* begin Dataset excerpt *

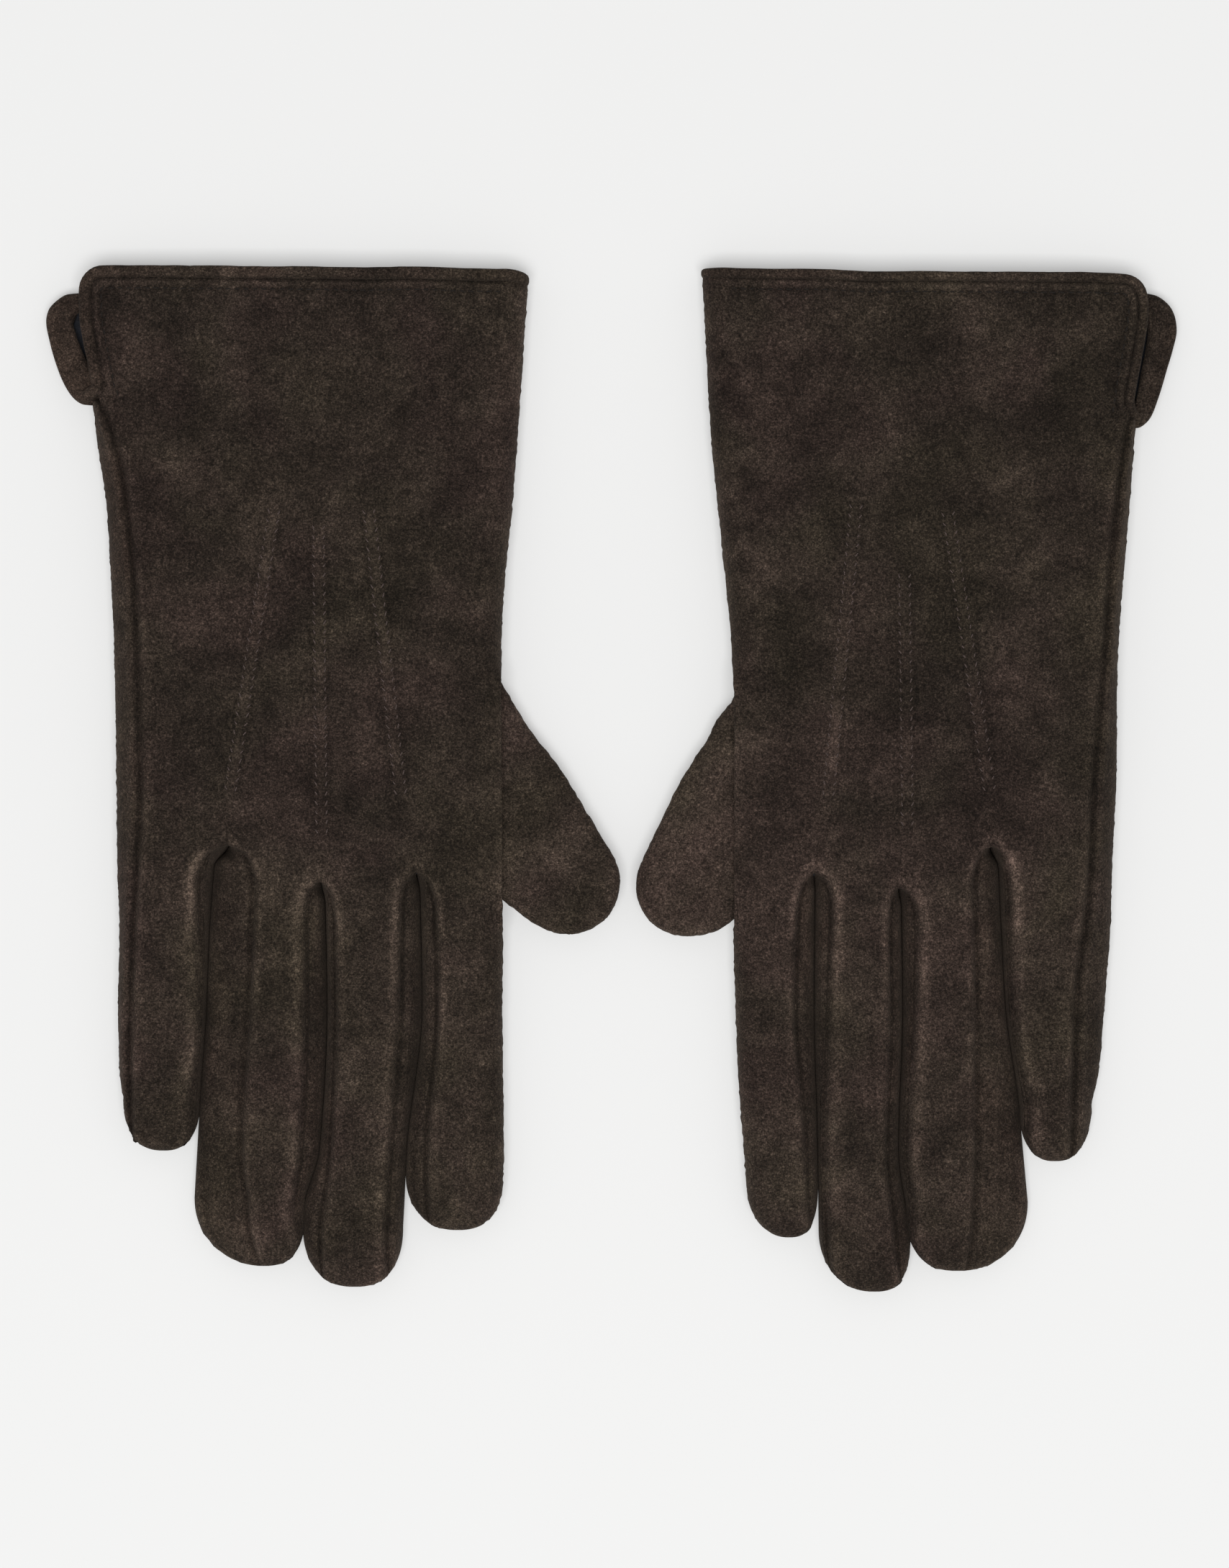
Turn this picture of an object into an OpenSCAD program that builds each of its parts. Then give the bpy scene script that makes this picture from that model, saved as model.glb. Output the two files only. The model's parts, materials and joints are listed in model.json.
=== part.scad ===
// A pair of lined suede dress gloves, lying palm down with the cuffs towards +Y.
// The right-hand glove lies at -X and the left-hand glove at +X, thumbs towards each other.
// In each glove's own coordinates u runs from the little finger's side to the thumb's side,
// v runs towards the cuff and z runs up, all from the middle of the hand.

/* [Leather] */
// Thickness of the suede
leather = 0.9; // [0.7:0.1:1.1]
// Thickness of the fleece lining
fleece = 1.0; // [0.6:0.1:1.2]
// Width of the binding that closes the cuff's edge
binding = 2.4; // [1.8:0.1:3]

/* [Hand] */
// Height of the hand where it lies highest
hand_h = 14; // [13:0.5:16]
// Height of a finger at its root
finger_h = 11; // [10:0.5:12]
// Height of a finger where its tip starts to round off
shoulder_h = 9.6; // [9:0.2:10.4]
// Height of the thumb
thumb_h = 9.6; // [9:0.2:10]
// Place of the cuff's edge, before its binding
cuff_v = 123; // [118:1:126]

/* [Joints] */
// Height of every finger crease above the table
crease_z = 3; // [2.5:0.5:3.5]
// Place of the root creases of the index, middle and ring fingers
root_v = -34; // [-36:1:-33]
// Place of the root crease of the little finger
little_root_v = -27; // [-29:1:-26]
// Opening between two segments on the side nearer the cuff
near_gap = 1; // [0.8:0.1:1.5]
// Opening between two segments on the side nearer the fingertip
far_gap = 3.4; // [3.3:0.1:4]

/* [Thumb] */
// Radius of the thumb's root, which turns in the thumb hole
thumb_root_r = 22; // [20:0.5:22.5]
// Radius of the thumb's tip
thumb_tip_r = 12.6; // [11:0.2:13]
// Distance from the middle of the thumb hole to the middle of the tip's round end
thumb_reach = 37.2; // [34:0.2:39]
// Distance from the middle of the thumb hole to the thumb's crease
thumb_crease = 27; // [25:0.5:29]
// Angle between the right-hand glove's thumb and the line across the hand
thumb_angle = 40; // [36:1:44]
// How much further the left-hand glove's thumb is turned towards its fingers
left_thumb_turn = 5.5; // [4:0.5:6]
// How much shorter the left-hand glove's thumb reaches, tucked under the hand
left_thumb_tuck = 2; // [1:0.5:3]
// How far the thumb hole lets a thumb swing towards the fingers
thumb_swing_in = 6; // [5:1:9]
// How far the thumb hole lets a thumb swing away from the fingers
thumb_swing_out = 12; // [5:1:14]
// Clearance round the thumb's root
thumb_gap = 0.4; // [0.3:0.05:0.6]

/* [Pair] */
// Distance from the pair's middle to the middle of the right-hand glove
right_x = 73.8; // [72:0.1:80]
// Distance from the pair's middle to the middle of the left-hand glove
left_x = 76.3; // [76:0.1:82]

/* [Hidden] */
RIGHT = 0;
LEFT = 1;
SIDES = ["right", "left"];
FINGERS = ["index", "middle", "ring", "little"];
HAND_NODES = ["back_panel", "palm_panel", "hand_lining", "cuff_binding", "hem_stitching",
              "point_stitching", "vent_flap", "thumb_base", "thumb_tip", "thumb_lining"];
FINGER_NODES = ["base", "tip", "base_fourchettes", "tip_fourchettes", "lining"];

SUEDE = [0.19, 0.16, 0.14];
DARK_SUEDE = [0.16, 0.13, 0.115];
FLEECE = [0.08, 0.085, 0.1];
THREAD = [0.24, 0.2, 0.18];

// Hand outline, station by station: v, little finger's side, thumb's side, seam's inset, height.
HAND = [
    [cuff_v, -53.0, 53.2, 2.4, 10.5],
    [91, -52.2, 51.6, 2.8, 11.5],
    [67, -50.2, 49.4, 6.0, 12.5],
    [42, -48.5, 47.4, 6.4, 13.5],
    [14, -47.5, 46.8, 6.4, hand_h],
    [-10, -47.0, 46.8, 6.0, hand_h],
    [root_v + near_gap, -46.6, 46.8, 5.0, finger_h + 1]];
little_end_v = little_root_v + near_gap;
seam_drop = 1.2;
seam_round = 8;
vent_foot_v = [91, 86];
flap_reach = [65, 62.6];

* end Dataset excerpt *

Take each line containing the string "that" and copy it out.

Turn this picture of an object into an OpenSCAD program that builds each of its parts. Then give the bpy scene script that makes this picture from that model, saved as model.glb. Output the two files only. The model's parts, materials and joints are listed in model.json.
// Width of the binding that closes the cuff's edge